Education Secretary Miguel Cardona in a statement praised the administration’s newly announced relief and broader success revamping PSLF, saying, “Four years ago, the Biden-Harris Administration made a pledge to America’s teachers, service members, nurses, first responders, and other public servants that we would fix the broken Public Service Loan Forgiveness Program, and I’m proud to say that we delivered.”

A White House statement from President Biden said, “Because of our actions, millions of people across the country now have the breathing room to start businesses, save for retirement, and pursue life plans they had to put on hold because of the burden of student loan debt.”

As Biden’s efforts to enact sweeping student forgiveness have largely been mired or dashed by Republican-led legal challenges, the administration has since pivoted to a revised “Plan B,” which targets specific groups of borrowers. The incoming Trump administration is expected to take a hostile stance toward student debt forgiveness.

Trump and the rest of the GOP seem to be even more at odds over the debt ceiling than initially believed.

“Congress must get rid of, or extend out to, perhaps, 2029, the ridiculous debt ceiling. Without this, we should never make a deal,” the president-elect wrote on Truth Social in the early hours of Friday morning. “Remember, the pressure is on whoever is president.”

“If there is going to be a shutdown of government, let it begin now, under the Biden Administration, not after January 20th, under ‘TRUMP.’ This is a Biden problem to solve, but if Republicans can help solve it, they will!” he continued in another post.

This is bad news for the party of “fiscal responsibility.” Trump floated completely abolishing the debt ceiling on Thursday, telling NBC News that it would be the “smartest thing to do.”

“I would support that entirely.… The Democrats have said they want to get rid of it. If they want to get rid of it, I would lead the charge,” Trump said. “It doesn’t mean anything, except psychologically.”

On Thursday evening, the House voted on a Trump-backed spending bill that included a two-year suspension of the debt ceiling. That more modest measure was rejected by a whopping 38 Republicans who voted against. The infighting is set to come to a head on Friday, as the government will shut down at midnight Saturday if an agreement is not reached. Perhaps Republicans aren’t as beholden to Trump and his budget wishes as we initially thought.

The Wall Street Journal published a bombshell report Thursday, based on interviews with nearly 50 people knowledgeable of the operations of the Biden White House. The story details the extent to which the president’s age has posed an issue throughout his presidency, including from the very start, and the lengths to which aides went to conceal it.

President Biden, now 82, was 78 years old when he took office, and the Journal reports that administration officials began to notice signs of his age “in just the first few months of his term,” as he would grow “tired if meetings went long and would make mistakes.”

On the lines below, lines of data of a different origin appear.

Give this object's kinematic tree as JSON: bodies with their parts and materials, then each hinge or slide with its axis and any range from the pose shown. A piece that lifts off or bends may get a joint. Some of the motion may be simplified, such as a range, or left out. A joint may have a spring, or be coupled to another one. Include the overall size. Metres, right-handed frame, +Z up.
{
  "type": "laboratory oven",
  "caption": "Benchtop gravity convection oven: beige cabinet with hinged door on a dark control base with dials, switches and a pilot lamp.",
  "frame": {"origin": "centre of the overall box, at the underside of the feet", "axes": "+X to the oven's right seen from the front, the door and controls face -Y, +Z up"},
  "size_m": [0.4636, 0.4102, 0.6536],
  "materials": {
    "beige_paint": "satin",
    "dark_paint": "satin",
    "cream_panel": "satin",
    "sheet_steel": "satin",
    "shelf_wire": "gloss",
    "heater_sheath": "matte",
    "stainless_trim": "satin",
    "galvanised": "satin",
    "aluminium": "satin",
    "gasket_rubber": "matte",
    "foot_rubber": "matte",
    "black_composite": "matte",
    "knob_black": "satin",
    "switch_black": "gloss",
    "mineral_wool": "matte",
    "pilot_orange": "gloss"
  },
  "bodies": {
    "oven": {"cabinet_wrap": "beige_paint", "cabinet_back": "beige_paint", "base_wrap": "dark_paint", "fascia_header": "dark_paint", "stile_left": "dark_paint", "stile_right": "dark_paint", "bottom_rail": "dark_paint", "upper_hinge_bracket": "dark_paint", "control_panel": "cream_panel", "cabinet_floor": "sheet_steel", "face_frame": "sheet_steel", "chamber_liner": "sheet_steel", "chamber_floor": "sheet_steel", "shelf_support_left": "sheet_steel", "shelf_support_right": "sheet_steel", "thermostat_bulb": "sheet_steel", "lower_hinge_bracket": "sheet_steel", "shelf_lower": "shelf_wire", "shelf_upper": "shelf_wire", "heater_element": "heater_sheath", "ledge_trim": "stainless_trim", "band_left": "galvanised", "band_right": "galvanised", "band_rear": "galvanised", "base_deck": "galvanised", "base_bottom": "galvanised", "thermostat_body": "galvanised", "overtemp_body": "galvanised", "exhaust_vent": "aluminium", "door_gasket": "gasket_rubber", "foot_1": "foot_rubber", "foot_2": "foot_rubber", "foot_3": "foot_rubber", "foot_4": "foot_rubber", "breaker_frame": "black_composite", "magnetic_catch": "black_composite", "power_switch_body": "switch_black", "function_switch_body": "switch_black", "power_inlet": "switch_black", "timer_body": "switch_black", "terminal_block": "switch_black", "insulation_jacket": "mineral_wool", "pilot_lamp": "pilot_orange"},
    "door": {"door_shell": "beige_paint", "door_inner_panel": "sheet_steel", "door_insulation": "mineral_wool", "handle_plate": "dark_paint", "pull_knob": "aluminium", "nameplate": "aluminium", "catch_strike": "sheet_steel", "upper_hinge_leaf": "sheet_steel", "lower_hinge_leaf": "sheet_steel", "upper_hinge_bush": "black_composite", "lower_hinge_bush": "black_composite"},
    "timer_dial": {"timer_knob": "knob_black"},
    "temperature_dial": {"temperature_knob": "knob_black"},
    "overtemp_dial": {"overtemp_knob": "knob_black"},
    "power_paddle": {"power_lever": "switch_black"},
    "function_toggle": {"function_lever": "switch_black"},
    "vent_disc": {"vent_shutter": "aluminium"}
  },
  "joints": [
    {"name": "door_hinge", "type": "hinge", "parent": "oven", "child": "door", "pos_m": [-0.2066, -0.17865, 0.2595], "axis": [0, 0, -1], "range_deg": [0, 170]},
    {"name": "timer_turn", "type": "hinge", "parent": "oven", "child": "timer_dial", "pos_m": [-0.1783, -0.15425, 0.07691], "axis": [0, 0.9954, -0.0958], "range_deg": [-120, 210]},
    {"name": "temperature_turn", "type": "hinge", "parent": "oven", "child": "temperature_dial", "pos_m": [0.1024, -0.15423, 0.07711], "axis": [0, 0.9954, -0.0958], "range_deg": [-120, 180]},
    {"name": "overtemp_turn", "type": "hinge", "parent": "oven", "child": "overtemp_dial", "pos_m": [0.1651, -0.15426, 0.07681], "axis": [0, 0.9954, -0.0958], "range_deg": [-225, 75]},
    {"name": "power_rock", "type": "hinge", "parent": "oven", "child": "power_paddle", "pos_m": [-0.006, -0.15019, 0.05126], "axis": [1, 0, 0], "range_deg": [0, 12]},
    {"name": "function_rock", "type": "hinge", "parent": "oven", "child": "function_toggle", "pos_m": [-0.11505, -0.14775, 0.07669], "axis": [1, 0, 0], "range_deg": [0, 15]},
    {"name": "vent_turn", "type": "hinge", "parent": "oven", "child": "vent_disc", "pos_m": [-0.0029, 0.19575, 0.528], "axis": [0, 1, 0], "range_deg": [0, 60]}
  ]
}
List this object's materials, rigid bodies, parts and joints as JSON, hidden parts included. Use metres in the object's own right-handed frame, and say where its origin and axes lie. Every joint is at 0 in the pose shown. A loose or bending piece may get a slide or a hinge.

Those who met with the president were reportedly told that “exchanges should be short and focused.” Meetings were strategically scheduled and, sometimes, if Biden “was having an off day,” they were simply canceled. A former aide recalled a national security official saying, regarding one rescheduled meeting, “He has good days and bad days, and today was a bad day so we’re going to address this tomorrow.”

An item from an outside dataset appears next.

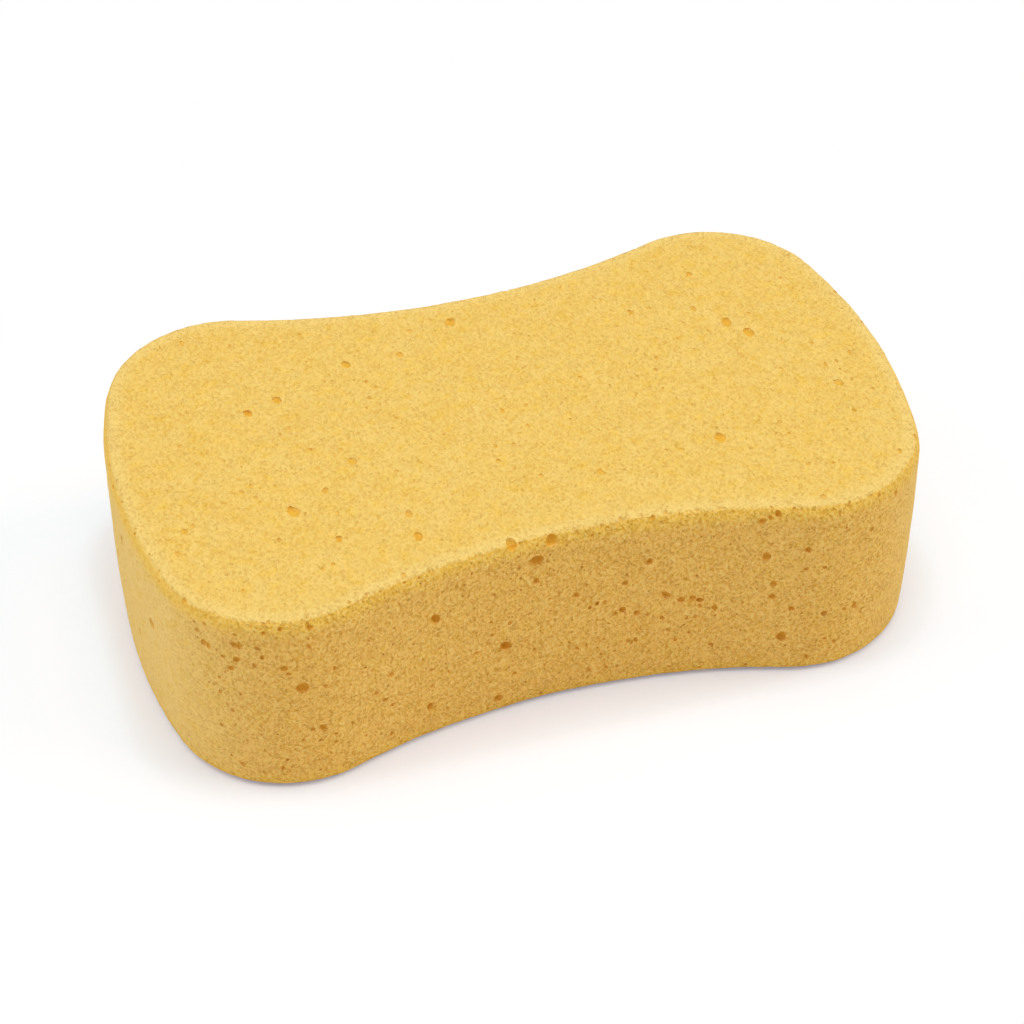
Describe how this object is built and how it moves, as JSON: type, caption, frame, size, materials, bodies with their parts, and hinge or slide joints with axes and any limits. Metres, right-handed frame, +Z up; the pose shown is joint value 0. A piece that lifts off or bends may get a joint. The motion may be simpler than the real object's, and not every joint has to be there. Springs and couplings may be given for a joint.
{
  "type": "cleaning sponge",
  "caption": "Waisted block of yellow open-celled foam with rounded edges and scattered bubbles, held in one hand to wash and wipe.",
  "frame": {"origin": "middle of the flat underside that the block rests on", "axes": "+X along the block's length, +Y across its width, +Z up through its thickness"},
  "size_m": [0.22, 0.13, 0.0605],
  "materials": {
    "foam": "matte open-celled foam, warm yellow"
  },
  "bodies": {
    "root": {"sponge": "foam"}
  },
  "joints": []
}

The Journal reported that lawmakers, Cabinet members, and the public all seemed to have less face time with the president than in previous administrations and that senior advisers were “often put into roles that some administration officials and lawmakers thought Biden should occupy.” Namely, administration officials like Jake Sullivan, Steve Ricchetti, and Lael Brainard frequently functioned as intermediaries for the president.

House Armed Services Committee Chair Adam Smith reportedly sought to reach Biden ahead of his withdrawal from Afghanistan “but couldn’t get on the phone with him.” Smith noted that he was more frequently in touch with Barack Obama when he was president, though he wasn’t then the House Armed Services chair. Representative Jim Hines, ranking member on the House Intelligence Committee, similarly told the Journal, “I really had no personal contact with this president. I had more personal contact with Obama, which is sort of strange because I was a lot more junior.”

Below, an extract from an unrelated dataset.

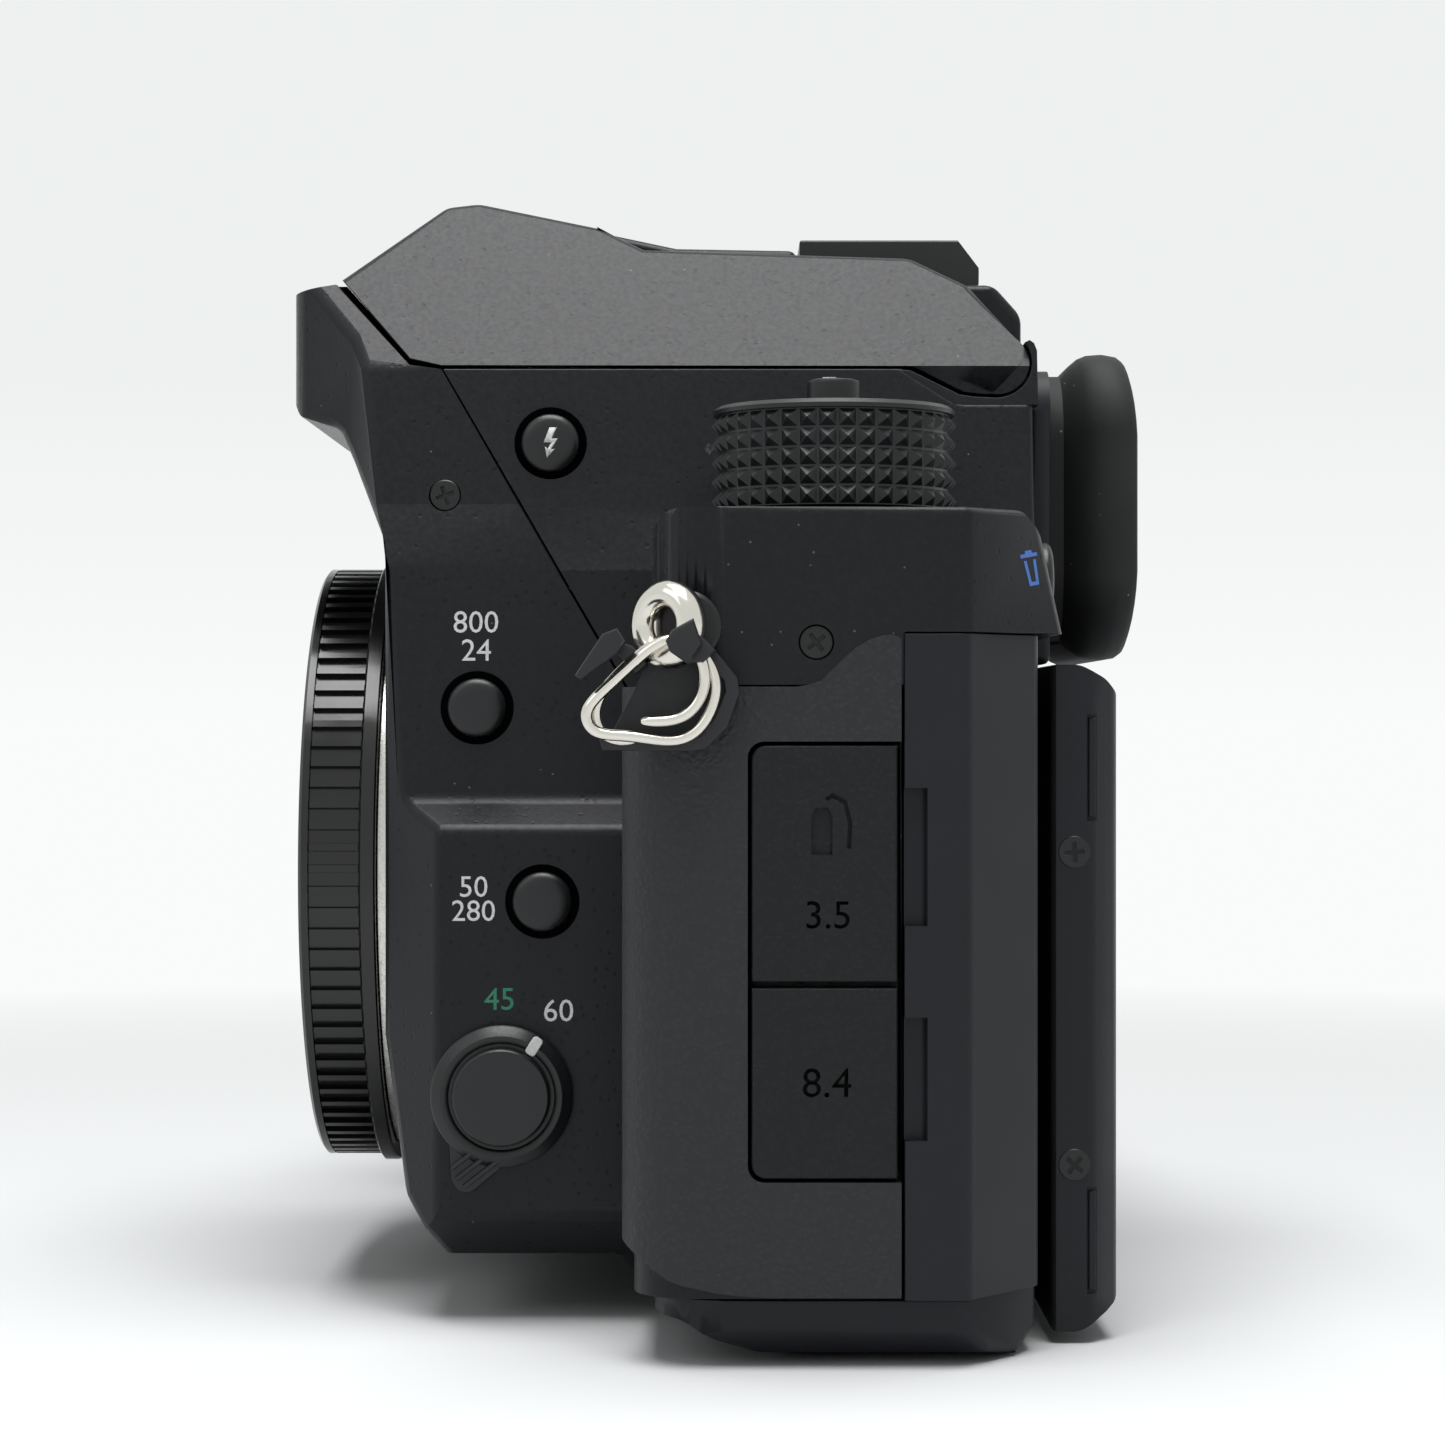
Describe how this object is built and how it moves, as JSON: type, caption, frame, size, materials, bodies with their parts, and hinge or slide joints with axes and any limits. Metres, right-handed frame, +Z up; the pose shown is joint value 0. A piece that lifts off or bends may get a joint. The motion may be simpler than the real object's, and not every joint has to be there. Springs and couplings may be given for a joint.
{
  "type": "digital single-lens reflex camera",
  "caption": "Single-lens reflex camera body with prism hump, pop-up flash, right-hand grip, tilting rear monitor, dials, buttons, strap rings and a ribbed cap on its lens mount.",
  "frame": {"origin": "centre of the tripod socket's mouth, in the plane of the base", "axes": "+Z up; the lens mount faces -Y and the monitor +Y; +X is the holder's left hand side; X = 0 lies on the lens axis"},
  "size_m": [0.1458, 0.0778, 0.1011],
  "materials": {
    "casing_paint": "satin, finely speckled black paint",
    "casing_matte": "matte black moulded plastic",
    "grain_rubber": "leather-grained black elastomer",
    "cap_gloss": "glossy black moulded plastic",
    "cup_rubber": "soft matte black rubber",
    "key_plastic": "satin black plastic keys",
    "bare_steel": "bright nickelled steel",
    "black_steel": "black coated steel",
    "mount_metal": "satin stainless steel",
    "brass_insert": "machined brass",
    "clear_glass": "polished clear glass",
    "dark_glass": "dark display glass",
    "lamp_window": "ribbed clear plastic",
    "mirror_glass": "front-silvered mirror",
    "sensor_glass": "coated filter glass",
    "board": "green circuit board",
    "inner_plastic": "flocked matte black plastic",
    "cell": "dark grey battery case",
    "guard_plastic": "soft black plastic"
  },
  "bodies": {
    "casing": {"front_cover": "casing_paint", "top_cover": "casing_paint", "rear_cover": "casing_matte", "bottom_cover": "casing_matte", "side_skin": "grain_rubber", "hand_grip": "grain_rubber", "lens_mount_ring": "mount_metal", "mirror_box": "inner_plastic", "focusing_screen": "clear_glass", "pentaprism": "clear_glass", "eyepiece_lens": "clear_glass", "shutter_unit": "black_steel", "image_sensor": "sensor_glass", "main_board": "board", "hot_shoe": "black_steel", "dial_axles": "bare_steel", "port_sockets": "inner_plastic", "strap_lugs": "bare_steel", "flash_hinge_pins": "black_steel", "tripod_socket": "brass_insert", "casing_screws": "black_steel", "battery": "cell"},
    "flash": {"flash_cover": "casing_paint", "flash_window": "lamp_window"},
    "monitor": {"monitor_housing": "casing_matte", "monitor_glass": "dark_glass"},
    "left_ring": {"left_strap_ring": "bare_steel", "left_strap_guard": "guard_plastic"},
    "right_ring": {"right_strap_ring": "bare_steel", "right_strap_guard": "guard_plastic"},
    "body_cap": {"body_cap": "cap_gloss"},
    "shoe_cover": {"shoe_cover": "key_plastic"},
    "eyecup": {"eyecup": "cup_rubber"},
    "mode_dial": {"mode_dial": "key_plastic"},
    "mode_dial_lock": {"mode_dial_lock": "key_plastic"},
    "setting_dial": {"setting_dial": "key_plastic"},
    "function_dial": {"function_dial": "key_plastic"},
    "front_dial": {"front_dial": "key_plastic"},
    "rear_dial": {"rear_dial": "key_plastic"},
    "shutter_button": {"shutter_button": "key_plastic"},
    "power_switch": {"power_switch": "key_plastic"},
    "flash_button": {"flash_button": "key_plastic"},
    "raw_button": {"raw_button": "key_plastic"},
    "af_mode_button": {"af_mode_button": "key_plastic"},
    "focus_lever": {"focus_lever": "key_plastic"},
    "lens_release_button": {"lens_release_button": "key_plastic"},
    "lens_lock_pin": {"lens_lock_pin": "bare_steel"},
    "usb_cover": {"usb_cover": "grain_rubber"},
    "dc_cover": {"dc_cover": "grain_rubber"},
    "card_door": {"card_door": "casing_matte"},
    "battery_door": {"battery_door": "casing_matte"},
    "monitor_arm": {"monitor_arm": "black_steel"},
    "live_view_button": {"live_view_button": "key_plastic"},
    "lock_button": {"lock_button": "key_plastic"},
    "playback_button": {"playback_button": "key_plastic"},
    "menu_button": {"menu_button": "key_plastic"},
    "four_way_pad": {"four_way_pad": "key_plastic"},
    "delete_button": {"delete_button": "key_plastic"},
    "diopter_knob": {"diopter_knob": "key_plastic"},
    "main_mirror": {"main_mirror": "mirror_glass"}
  },
  "joints": [
    {"name": "flash_hinge", "type": "hinge", "parent": "casing", "child": "flash", "pos_m": [0, 0.0247, 0.085], "axis": [-1, 0, 0], "range_deg": [0, 42]},
    {"name": "cap_pull", "type": "slide", "parent": "casing", "child": "body_cap", "axis": [0, -1, 0], "range_m": [0, 0.015]},
    {"name": "shoe_cover_slide", "type": "slide", "parent": "casing", "child": "shoe_cover", "axis": [0, 1, 0], "range_m": [0, 0.02]},
    {"name": "eyecup_slide", "type": "slide", "parent": "casing", "child": "eyecup", "axis": [0, 0, 1], "range_m": [0, 0.007]},
    {"name": "mode_dial_turn", "type": "hinge", "parent": "casing", "child": "mode_dial", "pos_m": [0.043, 0.0095, 0.0704], "axis": [0, 0, 1], "continuous": true},
    {"name": "mode_lock_press", "type": "slide", "parent": "mode_dial", "child": "mode_dial_lock", "axis": [0, 0, -1], "range_m": [0, 0.0012], "stiffness_N_per_m": 700, "springref_m": -0.0006},
    {"name": "setting_dial_turn", "type": "hinge", "parent": "casing", "child": "setting_dial", "pos_m": [-0.06, 0.004, 0.0693], "axis": [0, 0, 1], "continuous": true},
    {"name": "function_dial_turn", "type": "hinge", "parent": "casing", "child": "function_dial", "pos_m": [-0.0415, 0.005, 0.0693], "axis": [0, 0, 1], "continuous": true},
    {"name": "front_dial_turn", "type": "hinge", "parent": "casing", "child": "front_dial", "pos_m": [-0.0555, -0.0295, 0.0573], "axis": [1, 0, 0], "continuous": true},
    {"name": "rear_dial_turn", "type": "hinge", "parent": "casing", "child": "rear_dial", "pos_m": [-0.055, 0.0212, 0.0634], "axis": [0, 0, 1], "continuous": true},
    {"name": "shutter_press", "type": "slide", "parent": "casing", "child": "shutter_button", "axis": [0, 0, -1], "range_m": [0, 0.0006], "stiffness_N_per_m": 700, "springref_m": -0.0006},
    {"name": "power_turn", "type": "hinge", "parent": "casing", "child": "power_switch", "pos_m": [-0.057, -0.0205, 0.0669], "axis": [0, 0, 1], "range_deg": [-20, 20]},
    {"name": "flash_key_press", "type": "slide", "parent": "casing", "child": "flash_button", "axis": [-1, 0, 0], "range_m": [0, 0.0006], "stiffness_N_per_m": 700, "springref_m": -0.0006},
    {"name": "raw_key_press", "type": "slide", "parent": "casing", "child": "raw_button", "axis": [-1, 0, 0], "range_m": [0, 0.0006], "stiffness_N_per_m": 700, "springref_m": -0.0006},
    {"name": "af_mode_key_press", "type": "slide", "parent": "casing", "child": "af_mode_button", "axis": [-1, 0, 0], "range_m": [0, 0.0006], "stiffness_N_per_m": 700, "springref_m": -0.0006},
    {"name": "focus_lever_turn", "type": "hinge", "parent": "casing", "child": "focus_lever", "pos_m": [0.037, -0.0192, 0.02], "axis": [1, 0, 0], "range_deg": [0, 34]},
    {"name": "lens_release_press", "type": "slide", "parent": "casing", "child": "lens_release_button", "axis": [0, 1, 0], "range_m": [0, 0.002], "stiffness_N_per_m": 500, "springref_m": -0.001},
    {"name": "lens_pin_draw", "type": "slide", "parent": "casing", "child": "lens_lock_pin", "axis": [0, 1, 0], "range_m": [0, 0.001]},
    {"name": "left_ring_swing", "type": "hinge", "parent": "casing", "child": "left_ring", "pos_m": [0.0611, -0.0042, 0.0602], "axis": [0, -1, 0], "range_deg": [0, 90]},
    {"name": "right_ring_swing", "type": "hinge", "parent": "casing", "child": "right_ring", "pos_m": [-0.0753, -0.0042, 0.0602], "axis": [0, 1, 0], "range_deg": [0, 90]},
    {"name": "usb_cover_swing", "type": "hinge", "parent": "casing", "child": "usb_cover", "pos_m": [0.0583, 0.0022, 0.041], "axis": [0, 0, -1], "range_deg": [0, 100]},
    {"name": "dc_cover_swing", "type": "hinge", "parent": "casing", "child": "dc_cover", "pos_m": [0.0583, 0.0022, 0.023], "axis": [0, 0, -1], "range_deg": [0, 100]},
    {"name": "card_door_swing", "type": "hinge", "parent": "casing", "child": "card_door", "pos_m": [-0.0725, -0.003, 0.03], "axis": [0, 0, 1], "range_deg": [0, 90]},
    {"name": "battery_door_swing", "type": "hinge", "parent": "casing", "child": "battery_door", "pos_m": [-0.0486, -0.005, 0.00025], "axis": [0, -1, 0], "range_deg": [0, 100]},
    {"name": "monitor_arm_swing", "type": "hinge", "parent": "casing", "child": "monitor_arm", "pos_m": [0.0075, 0.02695, 0.0026], "axis": [-1, 0, 0], "range_deg": [0, 40]},
    {"name": "monitor_tilt", "type": "hinge", "parent": "monitor_arm", "child": "monitor", "pos_m": [0.0075, 0.02695, 0.05], "axis": [1, 0, 0], "range_deg": [0, 100]},
    {"name": "diopter_turn", "type": "hinge", "parent": "casing", "child": "diopter_knob", "pos_m": [-0.0256, 0.0282, 0.078], "axis": [0, 1, 0], "range_deg": [-120, 120]},
    {"name": "delete_press", "type": "slide", "parent": "casing", "child": "delete_button", "axis": [0, -1, 0], "range_m": [0, 0.0008], "stiffness_N_per_m": 700, "springref_m": -0.0006},
    {"name": "live_view_press", "type": "slide", "parent": "casing", "child": "live_view_button", "axis": [0, -1, 0], "range_m": [0, 0.0006], "stiffness_N_per_m": 700, "springref_m": -0.0006},
    {"name": "lock_press", "type": "slide", "parent": "casing", "child": "lock_button", "axis": [0, -1, 0], "range_m": [0, 0.0006], "stiffness_N_per_m": 700, "springref_m": -0.0006},
    {"name": "playback_press", "type": "slide", "parent": "casing", "child": "playback_button", "axis": [0, -1, 0], "range_m": [0, 0.0006], "stiffness_N_per_m": 700, "springref_m": -0.0006},
    {"name": "menu_press", "type": "slide", "parent": "casing", "child": "menu_button", "axis": [0, -1, 0], "range_m": [0, 0.0006], "stiffness_N_per_m": 700, "springref_m": -0.0006},
    {"name": "pad_press", "type": "slide", "parent": "casing", "child": "four_way_pad", "axis": [0, -1, 0], "range_m": [0, 0.0006], "stiffness_N_per_m": 900, "springref_m": -0.0008},
    {"name": "mirror_lift", "type": "hinge", "parent": "casing", "child": "main_mirror", "pos_m": [0, 0.0045, 0.051], "axis": [-1, 0, 0], "range_deg": [0, 44], "stiffness_Nm_per_rad": 0.002, "springref_deg": -17.19}
  ],
  "couplings": [
    {"joint": "monitor_arm_swing", "follows": "monitor_tilt", "ratio": 0.4},
    {"joint": "lens_pin_draw", "follows": "lens_release_press", "ratio": 0.5}
  ]
}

As for Biden and his Cabinet members, the Journal reports that interactions “were relatively infrequent and often tightly scripted.” One reportedly gave up on trying to request calls with him altogether “because it was clear that such requests wouldn’t be welcome.” The report reveals too that Biden struggled to “recall lines that his team had previously discussed with him” as he prepared for his interview with special counsel Robert Hur—who was investigating whether Biden mishandled classified material and in February determined that a jury would consider him “a sympathetic, well-meaning elderly man with a poor memory.”

On the 2024 campaign trail, the report says, Biden’s team often vetted questions from event attendees in advance. Pollsters for the campaign were also seemingly kept at arm’s length: The Journal reports that “Biden’s pollsters didn’t meet with him in person and saw little evidence that the president was personally getting the data that they were sending him,” as the president often seemed unaware of the ample polling showing he was trailing Trump.

Years of such incidents culminated in Biden’s disastrous June 27 debate performance. President-elect Donald Trump will, like Biden, be 78 at his inauguration and 82 by the end of his term.